EXERCISE =>
Using the material that follows, identify and copy each line with the string "OpenSCAD".

## START

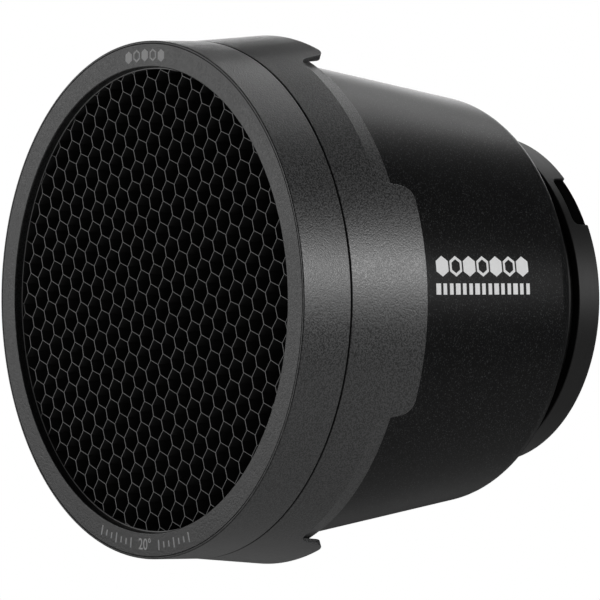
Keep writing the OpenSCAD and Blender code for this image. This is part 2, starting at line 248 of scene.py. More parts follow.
def roll(piece, radius, length, copies, columns, edge, middle_deg):
    """Rounds a bar's edges, lays copies end to end and rolls them into a ring. The first bar's
    middle comes to middle_deg, counted from +X towards +Z."""
    end = length / 2 * MM
    take(piece, "EDIT")
    choose(piece, "FACE", lambda f: abs(abs(f.calc_center_median().x) - end) < 1e-6)
    bpy.ops.mesh.delete(type="FACE")
    put_down()
    tool(piece, "BEVEL", width=edge * MM, segments=3, limit_method="ANGLE",
         angle_limit=radians(32), use_clamp_overlap=True)
    take(piece, "EDIT")
    for k in range(1, columns):
        bpy.ops.mesh.select_all(action="SELECT")
        bpy.ops.mesh.bisect(plane_co=(end * (2 * k / columns - 1), 0, 0), plane_no=(1, 0, 0),
                            threshold=1e-6)
    put_down()
    tool(piece, "ARRAY", count=copies, use_relative_offset=False, use_constant_offset=True,
         constant_offset_displace=(length * MM, 0, 0), use_merge_vertices=True,
         merge_threshold=MM / 200)
    tool(piece, "SIMPLE_DEFORM", deform_method="BEND", deform_axis="Z", angle=tau)
    take(piece, "EDIT")
    bpy.ops.transform.translate(value=(0, -radius * MM, 0))
    bpy.ops.mesh.remove_doubles(threshold=MM / 200)
    bpy.ops.mesh.normals_make_consistent(inside=False)
    put_down()
    piece.rotation_euler = (0, 0, radians(middle_deg + 90))
    fix_place(piece)
    piece.rotation_euler = (pi / 2, 0, 0)
    fix_place(piece)


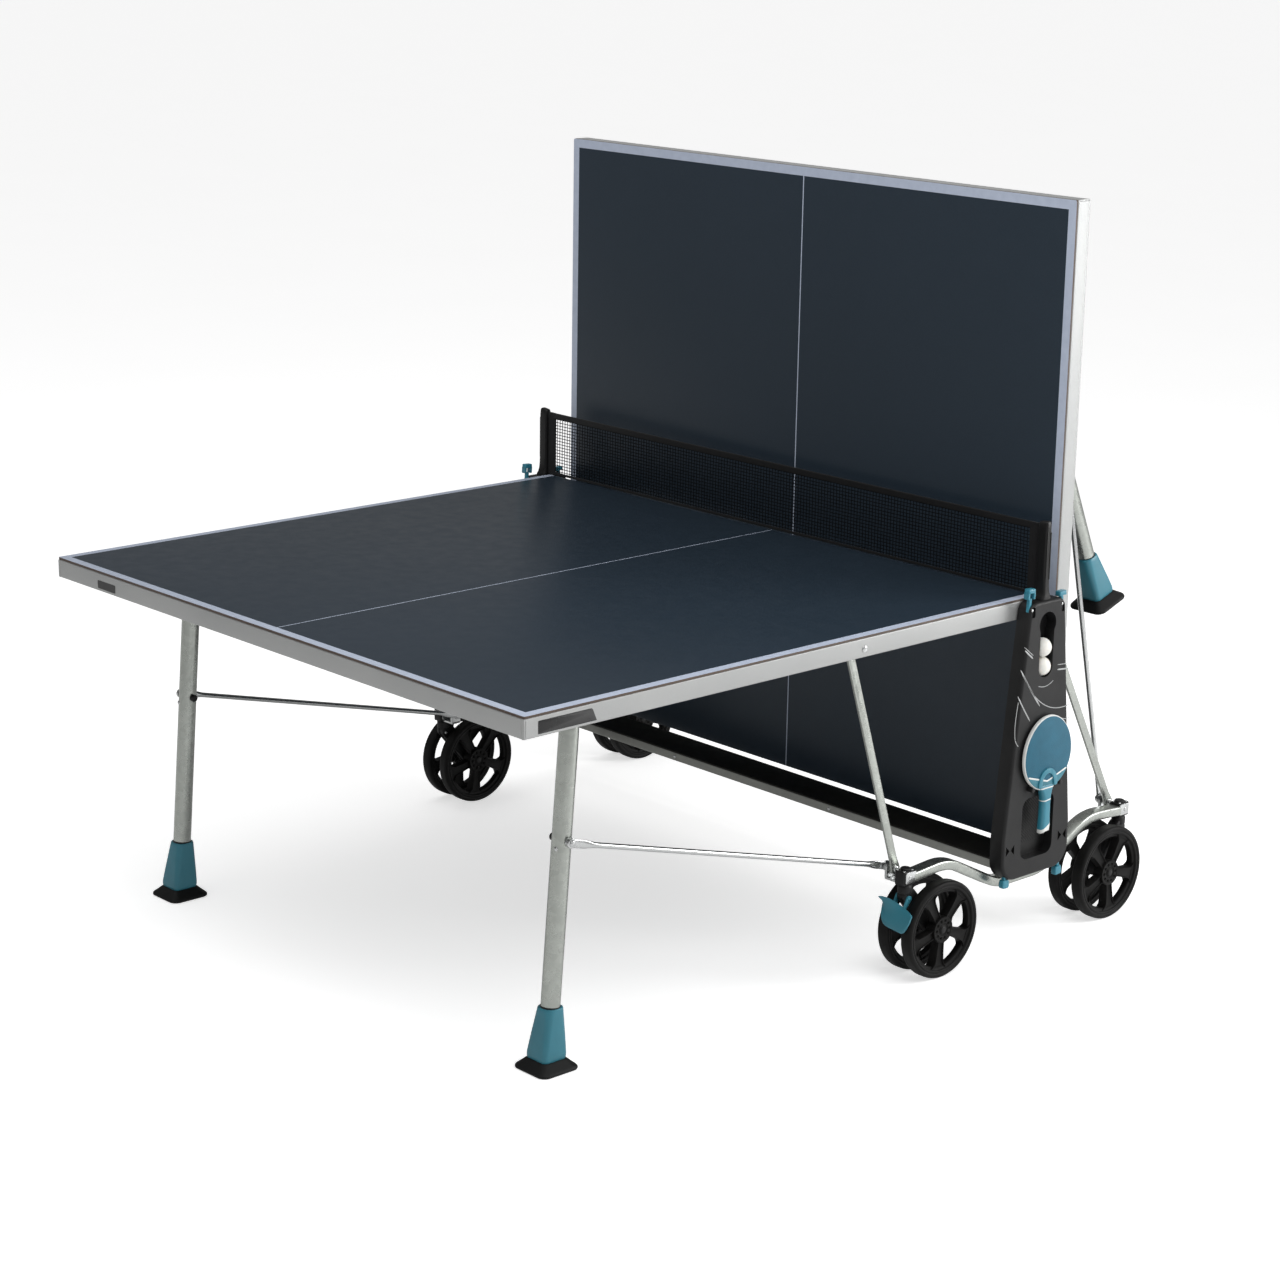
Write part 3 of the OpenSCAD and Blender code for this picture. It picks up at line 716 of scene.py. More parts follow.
# ---------------------------------------------------------------- leg frames
def leg_points(z_low):
    """Centre line of the leg hoop, upright about the leg pivot: up one leg, round the bend,
    along the bar and down the other leg."""
    bend = arc((LEG_X - LEG_BEND, -LEG_BEND), LEG_BEND, 0, 90, 13)
    straight = np.column_stack([np.full(9, LEG_X), np.linspace(z_low, -LEG_BEND, 9)])
    half = np.vstack([straight[:-1], bend, [[LEG_X - LEG_BEND - 120, 0], [200, 0]]])
    both = np.vstack([half, [[0, 0]], half[::-1] * [-1, 1]])
    return np.column_stack([both[:, 0], np.zeros(len(both)), both[:, 1]])


def leaned(points):
    """Points about the leg pivot, turned by the legs' lean and moved to the pivot."""
    p = np.array(points, float)
    c, s = math.cos(TILT), math.sin(TILT)
    y, z = p[..., 1].copy(), p[..., 2].copy()
    p[..., 1] = y * c - z * s + LEG[0][0]
    p[..., 2] = y * s + z * c + LEG[0][1]
    return p


def hoop_form():
    """Both legs and the bar between them as one bent tube."""
    form = Form()
    path = leg_points(-LEG_RUN + PAD_H + 15)
    tube(form, leaned(path), LEG_R, 40, across=(0.0, 1.0, 0.0))
    return form


def leg_bolts_form():
    """Rod bolt through the leg with its outer boss and inner black knob, and a rivet below it."""
    form = Form()
    y, z = ROD_PIN
    disc_x(form, LEG_X + LEG_R - 2, LEG_X + LEG_R + 3, y, z, 8.0)
    knob = Form()
    disc_x(knob, LEG_X - LEG_R - 9, LEG_X - LEG_R + 1, y, z, 7.6, 2.0)
    form.join(knob, 1)
    rivet = Form()
    t = np.linspace(0, 1.4, 6)
    lathe(rivet, [(4.6, -1.0)] + [(4.6 * math.cos(a), 2.8 * math.sin(a)) for a in t],
          (0, 0, 0), 1, 20)
    r = np.vstack(rivet.points)
    r += [LEG_X + 5.5, LEG_R - 1.2, -ROD_L - 14]
    rivet.points = [leaned(r)]
    form.join(rivet)
    return form


def foot_form():
    """Tapered foot: rounded-square rings from the pad's neck up to the collar round the tube,
    each ring's middle following the leaning leg."""
    form = Form()
    slope = math.tan(TILT)
    rows = [(20.0, 54, 9), (21.5, 57, 10), (27.0, 59.2, 10), (34.0, 59, 10), (60.0, 54.5, 11),
            (90.0, 48.8, 12.5), (114.0, 44.2, 13.5), (120.0, 43.0, 14), (121.6, 41.6, 14),
            (122.0, 39.6, 14)]
    rings = []
    for z, side, r in rows:
        o = rounded_box(side, side, r, 9)
        bulge = 1 + 0.012 * np.cos(4 * np.arctan2(o[:, 1], o[:, 0]))
        o = o * bulge[:, None]
        shift = -slope * max(0.0, (z - 30.0)) * FOOT_H / (FOOT_H - 30.0)
        rings.append(np.column_stack([o[:, 0] + LEG_X, o[:, 1] + FOOT[0] + shift,
                                      np.full(len(o), z)]))
    solid(form, np.array(rings))
    collar = Form()
    path = leaned([[LEG_X, 0, -LEG_RUN + z] for z in (PAD_H + 70, FOOT_H + 1.6, FOOT_H + 2.6)])
    tube(collar, path, [LEG_R + 0.9, LEG_R + 0.9, LEG_R + 0.1], 40, across=(0.0, 1.0, 0.0))
    form.join(collar, 1)
    return form


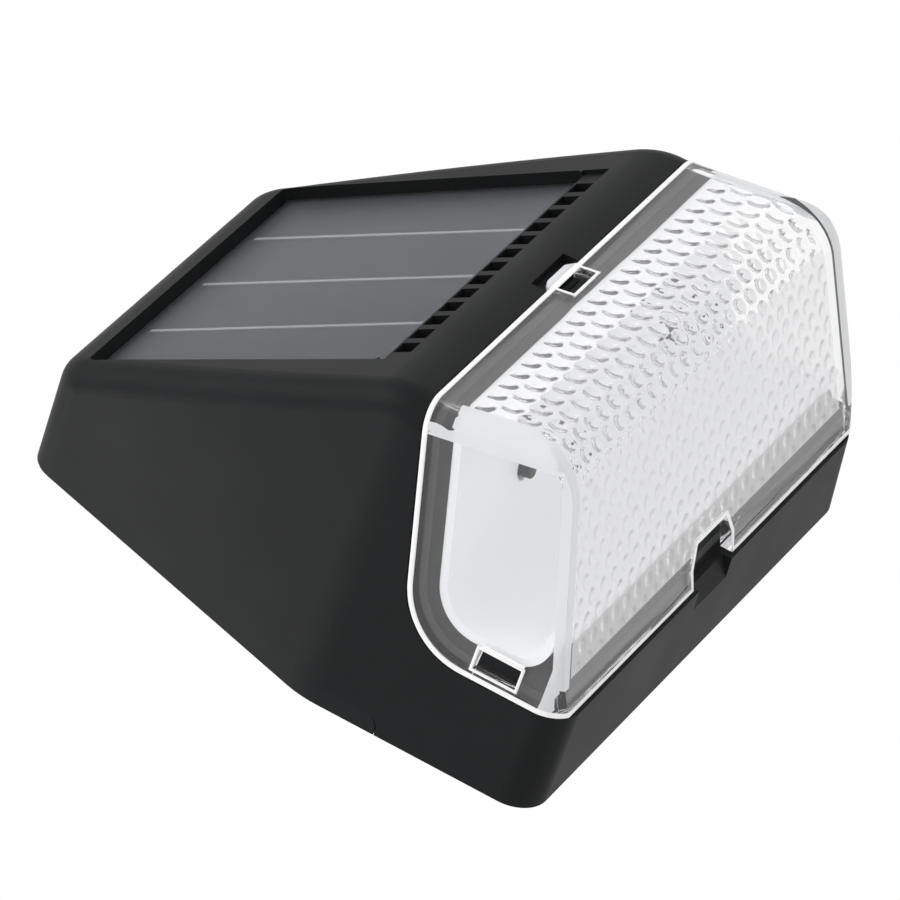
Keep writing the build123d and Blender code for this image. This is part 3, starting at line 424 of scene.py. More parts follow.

## END

WORKED SOLUTION =>
Keep writing the OpenSCAD and Blender code for this image. This is part 2, starting at line 248 of scene.py. More parts follow.
Write part 3 of the OpenSCAD and Blender code for this picture. It picks up at line 716 of scene.py. More parts follow.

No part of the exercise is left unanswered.